Australia’s stone fruit industry has received a serious blow from flooding in the southern state of Victoria, national daily The Australian reported.

In the wake of Queensland flooding, which alone could take US$2.48 billion out of farm production value, new floods in Victoria will cost hundreds of millions of dollars to the economy.

Victorian Fruit Growers Association general manager John Wilson told the newspaper that cherry, grape, apricots, nectarine, peach and tomato crops have been damaged in the recent floods.

Victoria is Australia's leading producer of stone fruit, and also accounts for about 90% of the country's pears and a third of its apples.

The paper reported at least $20 million worth of damage to unharvested crops in the Wimmera area, while Victorian Farmers Federation deputy president Peter Tuohey said there had been ‘devastating loss’ to horticulture, grain stocks and livestock.

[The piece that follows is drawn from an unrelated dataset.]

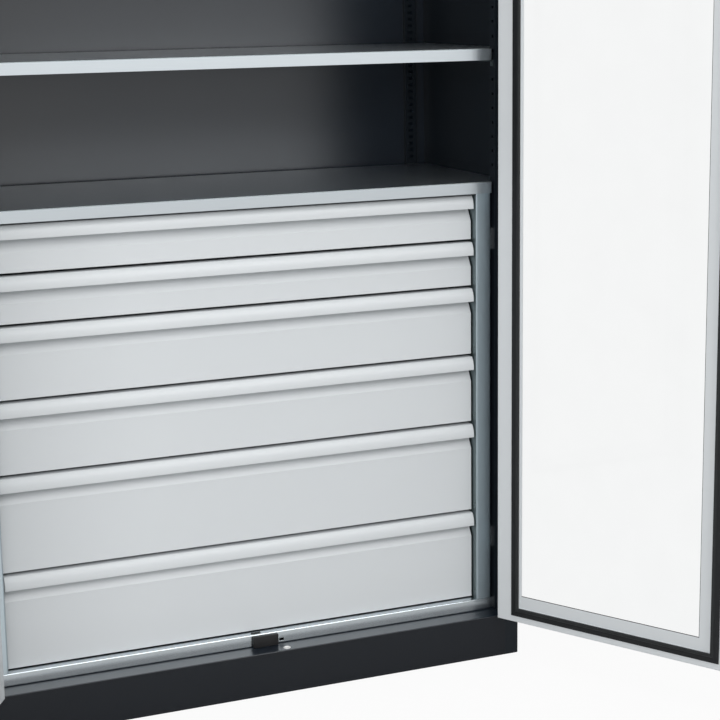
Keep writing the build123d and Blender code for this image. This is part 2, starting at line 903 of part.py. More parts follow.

“This year was supposed to be the best year ever after so many years of drought and now it's turned out to be a real gut-wrenching year,” he told The Australian.

State Agriculture Minister Peter Walsh told Victorian daily The Age that stock and crop recovery were a priority for government.

“Clean-up and restoration grants for primary producers and small businesses have been increased to $25,000, effective immediately, while food and fibre producers will also have access to low-interest loans of up to $200,000 through Rural Finance,” he told the newspaper.”